- **Data segment**
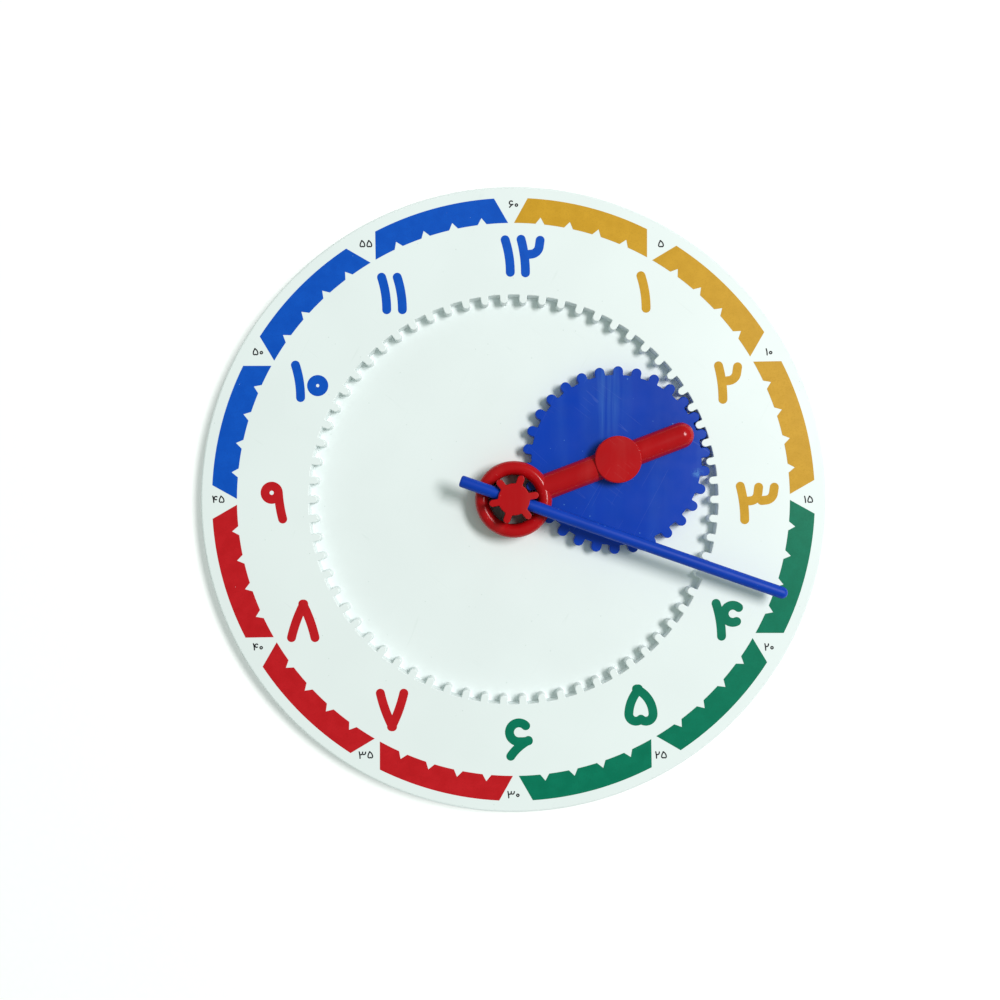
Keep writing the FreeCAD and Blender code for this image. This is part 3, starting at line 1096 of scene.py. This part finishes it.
@dataclass
class Dial:
    """White moulding: face plate, skirt, gear well with its ring of teeth, and the ribs behind."""

    setting: Setting
    radius: float = 128.0
    well_back: float = 2.4
    skirt_wall: float = 2.0
    plate_wall: float = 2.0
    ring_wall: float = 2.4
    rim_round: float = 0.9
    rim_steps: int = 4
    flats_per_tooth: int = 4
    rib_width: float = 1.5
    rib_lift: float = 0.6
    rib_step: float = 0.05
    rib_edge: float = 0.2
    rib_count: int = 12
    collar_radius: float = 7.0
    collar_wall: float = 1.5
    hole_radius: float = 3.55
    edge: float = 0.28
    teeth: Toothing = Toothing(83.7, 80.25, 3.15, RING_TEETH, gap_steps=2, phase=180 / RING_TEETH)

    def blank(self) -> bpy.types.Object:
        """Turn the moulding without its well and radial ribs.

        Returns:
            The blank.
        """
        face, back = self.setting.face, self.well_back
        under = face - self.plate_wall
        ring_back = self.teeth.root + self.ring_wall
        skirt_in = self.radius - self.skirt_wall
        rib_in = (ring_back + skirt_in - self.rib_width) / 2
        rib_out = rib_in + self.rib_width
        collar_out = self.collar_radius + self.collar_wall
        pen = Pen("dial_moulding", Plane.FRONT)
        pen.start((0.0, back))
        for inner, outer, start, low, end in (
            (self.collar_radius, collar_out, back, 0.0, back),
            (self.teeth.root, ring_back, back, 0.0, under),
            (rib_in, rib_out, under, self.rib_lift, under),
            (skirt_in, self.radius, under, 0.0, face - self.rim_round),
        ):
            pen.lines([(inner, start), (inner, low), (outer, low), (outer, end)])
        pen.swing((self.radius - self.rim_round, face - self.rim_round), 90.0, self.rim_steps)
        pen.line((0.0, face))
        moulding = pen.revolve(self.flats_per_tooth * self.teeth.count)
        bpy.ops.object.mode_set(mode="EDIT")
        for level, reach in ((face, self.radius), (back, self.collar_radius)):
            pick_faces(lambda middle, facing: abs(middle.z - level) < MERGE and middle.xy.length < reach)
            bpy.ops.mesh.dissolve_faces()
        tidy_mesh()
        return moulding

    def ribs(self, inner: float, outer: float, low: float, high: float) -> bpy.types.Object:
        """Model a star of radial ribs.

        Args:
            inner: Radius where they begin.
            outer: Radius where they end.
            low: Height of their lower edge.
            high: Height of their upper edge.

        Returns:
            The ribs as one solid for joining.
        """
        half = self.rib_width / 2
        pen = Pen("ribs", level=low)
        pen.start((inner, -half))
        pen.lines([(outer, -half), (outer, half), (inner, half), (inner, -half)])
        pen.fill()
        pen.repeat(self.rib_count)
        star = pen.raise_all(high - low)
        soften(star, self.rib_edge)
        return star

    def moulding(self) -> bpy.types.Object:
        """Model the whole moulding.

        Returns:
            The moulding.
        """
        face, back, floor = self.setting.face, self.well_back, self.setting.floor
        moulding = self.blank()
        well = Pen("well", level=floor)
        self.teeth.draw(well)
        join(moulding, well.raise_all(face), Joining.CUT)
        join(moulding, disc("hole", self.hole_radius, -OVERCUT, face), Joining.CUT)
        soften(moulding, self.edge)
        ring_back = self.teeth.root + self.ring_wall
        collar_out = self.collar_radius + self.collar_wall
        skirt_mid = self.radius - self.skirt_wall / 2
        rib_mid = (ring_back + self.radius - self.skirt_wall) / 2
        spans = (
            (collar_out - self.collar_wall / 2, ring_back - self.ring_wall / 2, (back + floor) / 2),
            (ring_back - self.ring_wall / 2, rib_mid, face - self.plate_wall / 2),
            (rib_mid, skirt_mid, face - self.plate_wall / 2),
        )
        for inner, outer, high in spans:
            join(moulding, self.ribs(inner, outer, self.rib_lift + self.rib_step, high), Joining.ADD)
        shade(moulding)
        return moulding

    def build(self) -> None:
        """Model and dress the dial."""
        hand_over(self.moulding(), WHITE_PLASTIC, "dial", "dial")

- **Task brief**
Exactly as they stand, set down the lines from the top of the data through the line with "and radial ribs.".

- **Completed exercise**
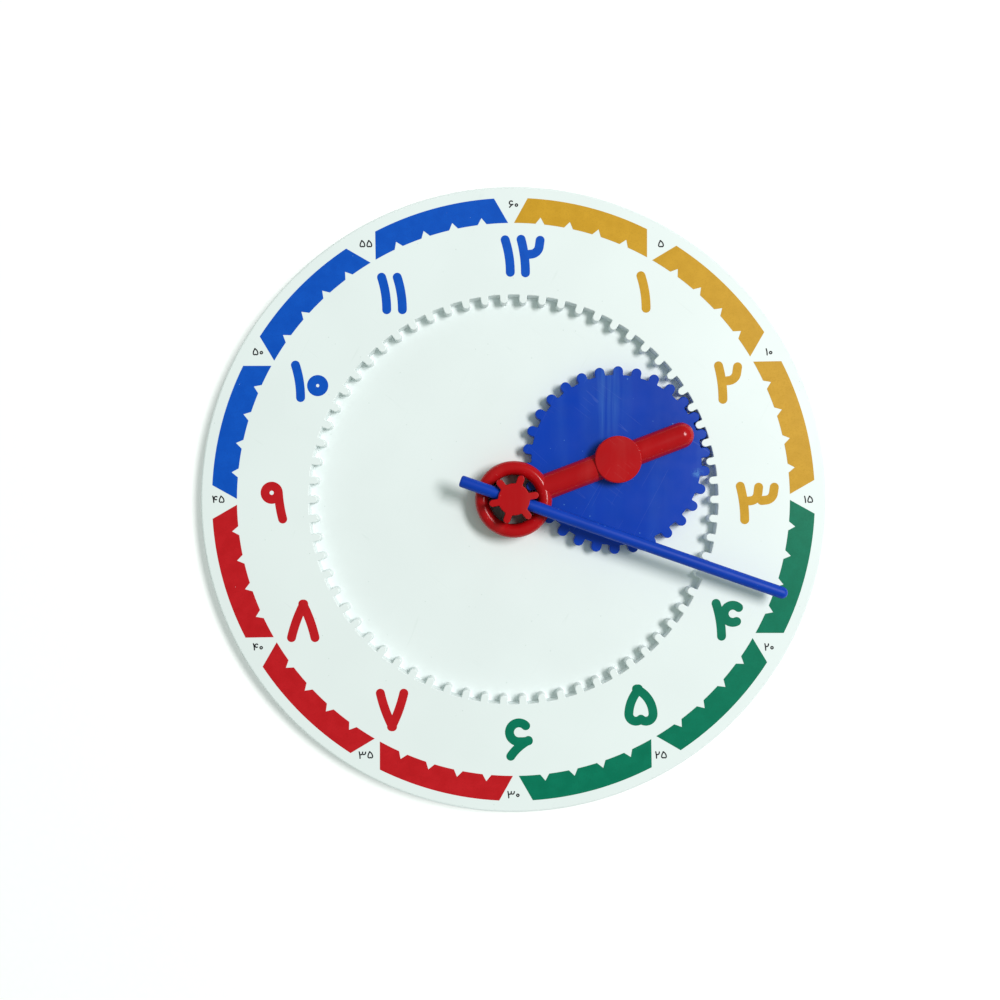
Keep writing the FreeCAD and Blender code for this image. This is part 3, starting at line 1096 of scene.py. This part finishes it.
@dataclass
class Dial:
    """White moulding: face plate, skirt, gear well with its ring of teeth, and the ribs behind."""

    setting: Setting
    radius: float = 128.0
    well_back: float = 2.4
    skirt_wall: float = 2.0
    plate_wall: float = 2.0
    ring_wall: float = 2.4
    rim_round: float = 0.9
    rim_steps: int = 4
    flats_per_tooth: int = 4
    rib_width: float = 1.5
    rib_lift: float = 0.6
    rib_step: float = 0.05
    rib_edge: float = 0.2
    rib_count: int = 12
    collar_radius: float = 7.0
    collar_wall: float = 1.5
    hole_radius: float = 3.55
    edge: float = 0.28
    teeth: Toothing = Toothing(83.7, 80.25, 3.15, RING_TEETH, gap_steps=2, phase=180 / RING_TEETH)

    def blank(self) -> bpy.types.Object:
        """Turn the moulding without its well and radial ribs.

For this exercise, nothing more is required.